Day: December 12, 2004

  • U.S. Mounts Fresh Attack on Taliban

    Fresh off the successful election and swearing its first democratically-elected president, Afghanistan is now the site of a new effort to keep pressure on Taliban remnants.

    The US-led military coalition in Afghanistan has begun a big offensive against militants loyal to the ousted Taliban regime in an attempt to quash any attempt to disrupt parliamentary elections next spring.

    Operation Lightning Freedom, which involves the entire 18,000-strong force, is designed to target Taliban remnants during the snowy winter months, when militants traditionally lie low and prepare for a spring offensive, said Major Mark McCann, of the coalition, in Kabul.

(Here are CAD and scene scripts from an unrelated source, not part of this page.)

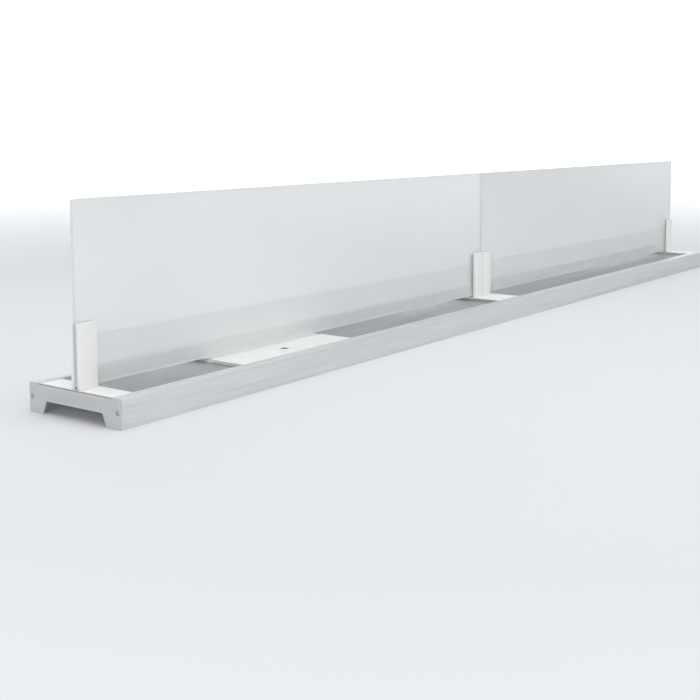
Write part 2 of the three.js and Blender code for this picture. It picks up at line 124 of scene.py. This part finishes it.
def add_plate(bm, outline, holes, axis, low, high, edge, steps=3, rim_slot=0):
    """A flat solid whose outline lies across an axis, with rounded rims on every edge."""
    turns = [math.pi / 2 * k / steps for k in range(steps + 1)]
    levels = [(edge * (1 - math.sin(a)), low + edge * (1 - math.cos(a))) for a in turns]
    levels += [(depth, high + low - height) for depth, height in reversed(levels)]
    place = TO_FRAME[axis]
    caps = {0: [], len(levels) - 1: []}
    for ring in [outline, *holes]:
        rows = []
        for depth, height in levels:
            rows.append([bm.verts.new(place(p.x, p.y, height)) for p in inset(ring, depth)])
        for level in caps:
            caps[level].append(rows[level])
        for lower, upper in zip(rows, rows[1:]):
            for i in range(len(ring)):
                face = bm.faces.new((lower[i - 1], lower[i], upper[i], upper[i - 1]))
                face.smooth = True
                face.material_index = rim_slot
    for rings in caps.values():
        flat = [vert for ring in rings for vert in ring]
        for corners in tessellate_polygon([[vert.co for vert in ring] for ring in rings]):
            bm.faces.new([flat[i] for i in corners])


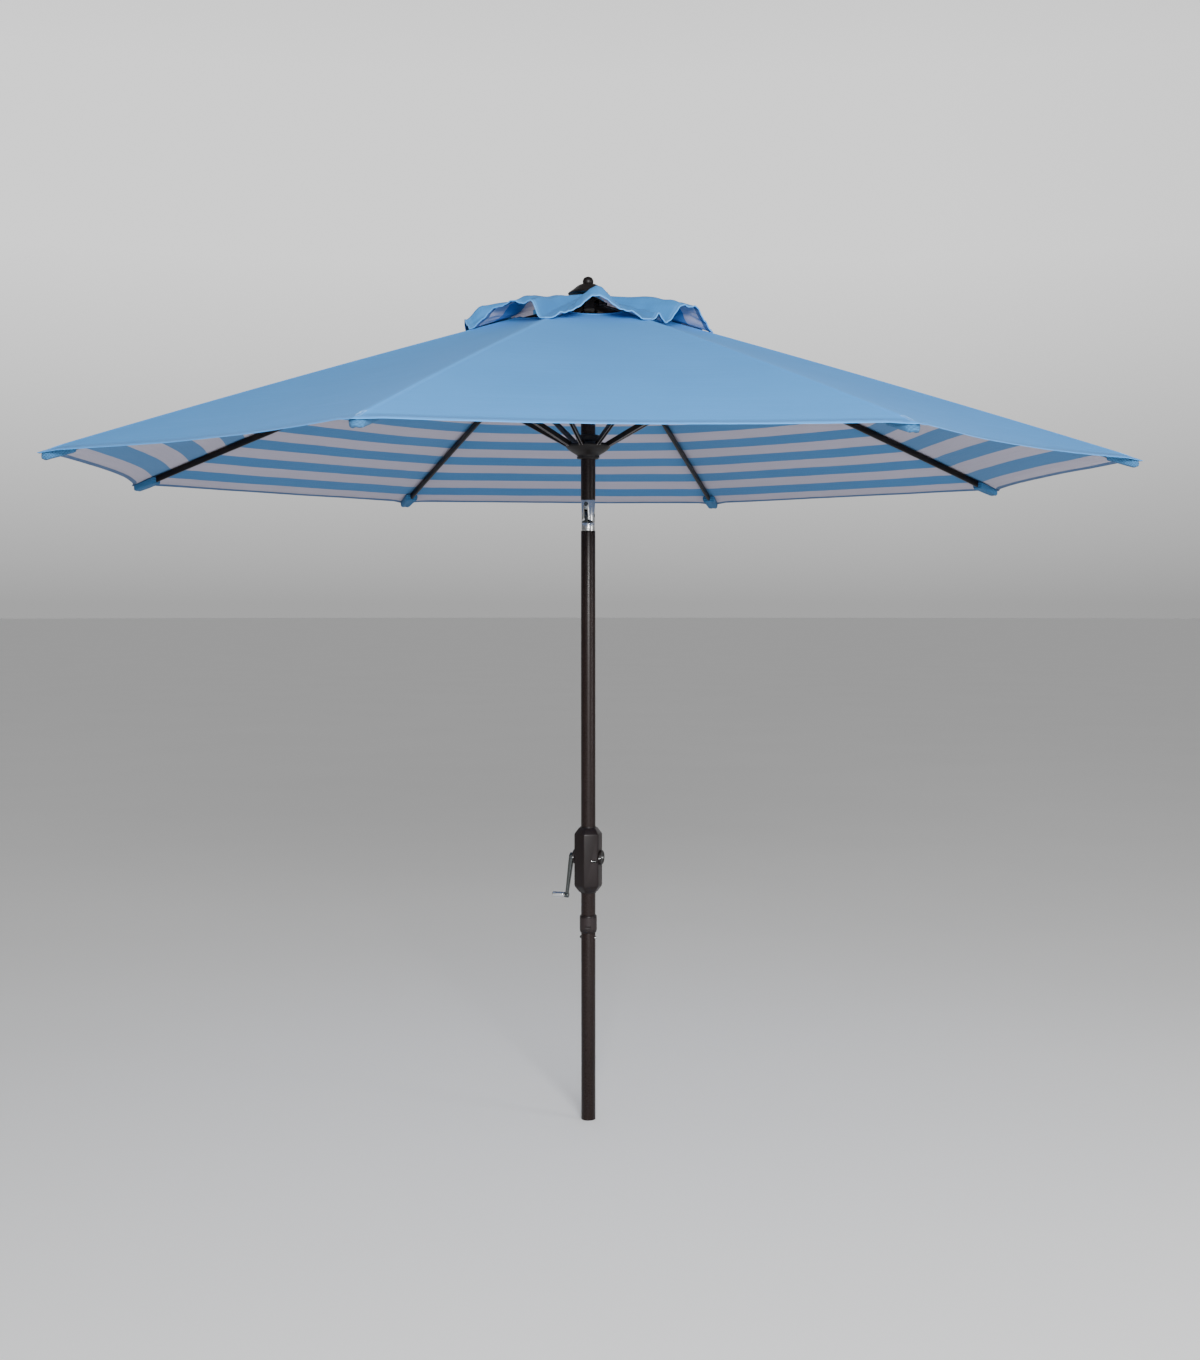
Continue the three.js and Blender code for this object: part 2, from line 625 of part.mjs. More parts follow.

    The coalition credited a similar operation, Lightning Resolve, which was launched in July last year, with preventing attacks during the October 9 presidential election.

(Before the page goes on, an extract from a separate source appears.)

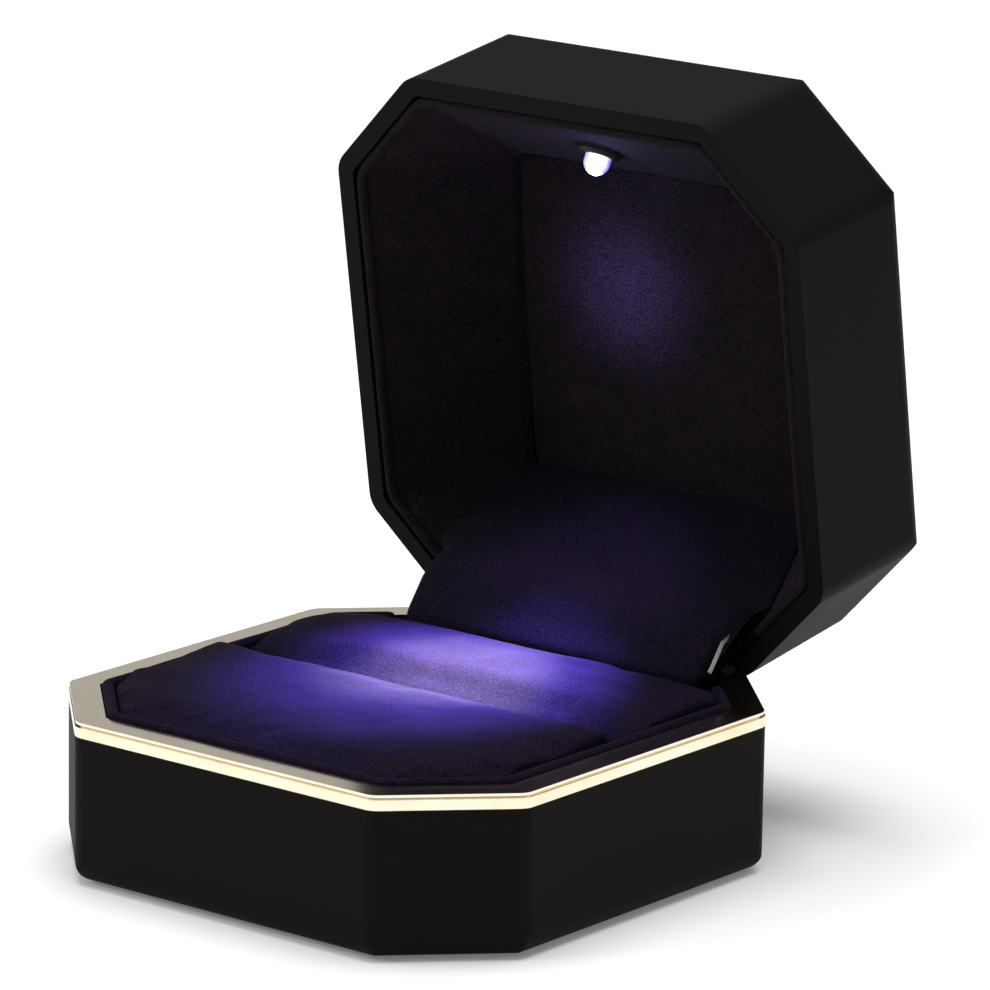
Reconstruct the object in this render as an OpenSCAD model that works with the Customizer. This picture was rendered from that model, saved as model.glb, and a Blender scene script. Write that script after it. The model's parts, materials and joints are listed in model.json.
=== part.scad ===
// Octagonal ring box with a lamp in its lid, shown standing open on its hinge.
// Millimetres. +Z is up, the lid opens towards +Y, and the origin is the middle
// of the foot that the box stands on.

/* [Case] */
// Width and depth of the case across its flat sides
box_w = 65; // [63:0.5:68]
// Length cut off each side at a corner
corner_cut = 11.65; // [11.2:0.05:12.2]
// Radius of the upright edges of the base
edge_r = 2.2; // [1.9:0.1:2.6]
// Radius of the upright edges of the lid
lid_edge_r = 3.2; // [2.2:0.1:3.6]
// Radius of the edges round the bottom and round the top of the lid
rim_r = 2.4; // [1.6:0.1:3.0]
// Wall thickness of the moulded shells
wall = 2.1; // [2.0:0.05:2.3]
// Height of the base, up to the face that the lid shuts on
base_h = 18.4; // [18.4:0.1:19.5]
// Height of the lid
lid_h = 19.4; // [19.4:0.1:21]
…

    Col. David Lamm, chief of staff for US forces in Afghanistan, said the military would continue to squeeze the Taliban while offering moderates the option of turning themselves in under an amnesty.

    Kabul has been in talks with moderate Taliban leaders for more than a year but has yet to announce an official mechanism whereby low-level militants could come in from the cold.

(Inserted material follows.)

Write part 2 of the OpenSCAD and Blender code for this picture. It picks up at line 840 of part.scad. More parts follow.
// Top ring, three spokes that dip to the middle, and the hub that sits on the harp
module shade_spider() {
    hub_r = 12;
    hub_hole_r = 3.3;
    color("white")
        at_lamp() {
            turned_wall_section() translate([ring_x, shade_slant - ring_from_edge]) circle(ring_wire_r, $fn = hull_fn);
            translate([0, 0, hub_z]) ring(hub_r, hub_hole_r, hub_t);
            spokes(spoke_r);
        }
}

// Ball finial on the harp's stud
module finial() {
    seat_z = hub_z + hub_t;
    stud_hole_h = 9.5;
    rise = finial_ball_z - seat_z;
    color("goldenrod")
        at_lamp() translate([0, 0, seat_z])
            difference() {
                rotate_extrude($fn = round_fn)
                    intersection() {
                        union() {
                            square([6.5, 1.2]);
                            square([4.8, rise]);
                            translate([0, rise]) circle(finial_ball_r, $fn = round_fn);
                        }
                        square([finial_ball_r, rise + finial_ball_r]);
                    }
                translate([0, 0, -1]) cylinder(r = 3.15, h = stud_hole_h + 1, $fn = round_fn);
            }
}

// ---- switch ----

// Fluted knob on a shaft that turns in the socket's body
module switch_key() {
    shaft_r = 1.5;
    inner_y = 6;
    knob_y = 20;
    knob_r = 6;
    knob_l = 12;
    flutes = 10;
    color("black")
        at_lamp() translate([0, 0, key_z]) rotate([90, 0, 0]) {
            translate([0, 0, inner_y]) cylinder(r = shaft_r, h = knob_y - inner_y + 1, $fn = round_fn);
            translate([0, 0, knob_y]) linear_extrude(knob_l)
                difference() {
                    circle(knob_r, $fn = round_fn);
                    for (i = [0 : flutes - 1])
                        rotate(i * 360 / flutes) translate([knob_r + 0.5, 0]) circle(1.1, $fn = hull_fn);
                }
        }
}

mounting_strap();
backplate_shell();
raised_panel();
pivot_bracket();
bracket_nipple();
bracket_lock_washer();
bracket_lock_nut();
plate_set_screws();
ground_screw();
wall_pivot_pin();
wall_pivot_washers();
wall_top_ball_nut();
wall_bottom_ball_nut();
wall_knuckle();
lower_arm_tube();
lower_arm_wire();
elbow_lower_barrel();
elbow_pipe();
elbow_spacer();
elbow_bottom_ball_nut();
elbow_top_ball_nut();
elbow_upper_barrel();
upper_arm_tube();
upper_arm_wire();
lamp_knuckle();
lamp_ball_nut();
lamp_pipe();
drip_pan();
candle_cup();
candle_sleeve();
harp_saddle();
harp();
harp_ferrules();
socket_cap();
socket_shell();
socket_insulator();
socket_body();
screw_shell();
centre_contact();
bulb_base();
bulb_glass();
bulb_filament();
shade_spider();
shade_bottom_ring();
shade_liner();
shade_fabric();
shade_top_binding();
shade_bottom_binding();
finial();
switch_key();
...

    Zalmay Khalilzad, US ambassador to Kabul, said this month foot soldiers could lay down their arms without fear of capture or retribution from the military.

    Afghanistan is scheduled to form a new parliament through elections in April, though many local and foreign officials believe the vote will have to be put off because of the complexity of organising it, and because about 25,000 irregular militia have yet to be disarmed.

    Despite complaints during the U.S. election campaign, the Afghani theater has never been ignored by American forces, strategists and leaders.

    Such pressure kept the Taliban and their terrorist allies impotent in the election that brought the Afghans a president. Similar pressure in the winter months, when the allies are far more mobile, supplied and organized than the ousted Taliban, could very well again bring success to April’s parliamentary election in most or all of the country.

  • 5 Soldiers Killed in Israeli Base Bombing

    Ripping a page out of the union army playbook from the Battle of the Crater in 1864, the Palestinians dug a tunnel, packed it with explosives, lit them off and charged into the aftermath. The explosion was tremendous, the result was carnage, and the charge was suicidal.

    Palestinian militants blew up an Israeli army base at the Gaza-Egypt crossing Sunday by sneaking more than a ton of explosives through a tunnel, killing five Israeli soldiers and wounding five in the largest Palestinian attack in the month since Yasser Arafat (news – web sites)’s death.

    Hitting back, Israeli helicopters fired at least five missiles at targets in Gaza City early Monday, witnesses said. There were no reports of casualties. One missile started a fire at an abandoned metal workshop, while the other target was an empty house near the Islamic University, they said.

    ….

    In the violence along the Gaza-Egyptian border, the military said in a statement early Monday that five soldiers were killed and five were injured, including two seriously, in the explosion. The statement said two Palestinians charged the base and opened fire after the blast, and soldiers shot them dead.

    Palestinians said one attacker was killed and the other escaped. The blast collapsed several structures at the crossing and damaged others.

    ….

    Israeli army spokesman Capt. Jacob Dallal said two explosions rocked the border terminal at Rafah.

    “This was a very large, well coordinated, planned attack against an international crossing, used by Palestinian civilians to cross into Egypt,” Dallal said, adding that the crossing would be closed until further notice.

    Israel TV defense analyst Yoav Limor called the blast the result of an “intelligence failure.”

    ….

    A Palestinian militant giving his name only as Abu Majad claimed responsibility in the name of the Fatah Hawks, an offshoot of the mainstream Fatah Party, and the violent Islamic Hamas.

    A Hamas official, speaking on condition of anonymity, said 1.5 tons of explosives were set off in the blast, and a second, smaller explosive was detonated later. Masked Hamas militants said a gunman tried to kidnap a wounded soldier but killed him because the soldier resisted.

    Hamas’ representative in Lebanon, Osama Hamdan, rejected calls for a halt to attacks on Israel and threatened new, unspecified types of retaliation against the Israeli occupation.

    “The talk about a truce or a cease-fire is pure speculation and illusion. The (Israeli) enemy is still occupying our land. … The next few days will witness new lessons against the Zionist occupation,” Hamdan told about 2,000 Hamas supporters in Lebanon’s Ein el-Hilweh refugee camp on the outskirts of the southern port city of Sidon.

    And just what was the rationalization for this attack?

    Abu Majad said the explosives-filled tunnel was 800 yards long. He said the attack was retaliation for what he called “the assassination” of Arafat, who died in a French hospital. Some Palestinians claim he was poisoned by Israel.

    Lie, bomb and repeat. Lie, bomb and repeat.

    Come on, just fess up to the real reason — you saw a chance to kill some Israelis. Who cares if other Palestinians will suffer for it, right?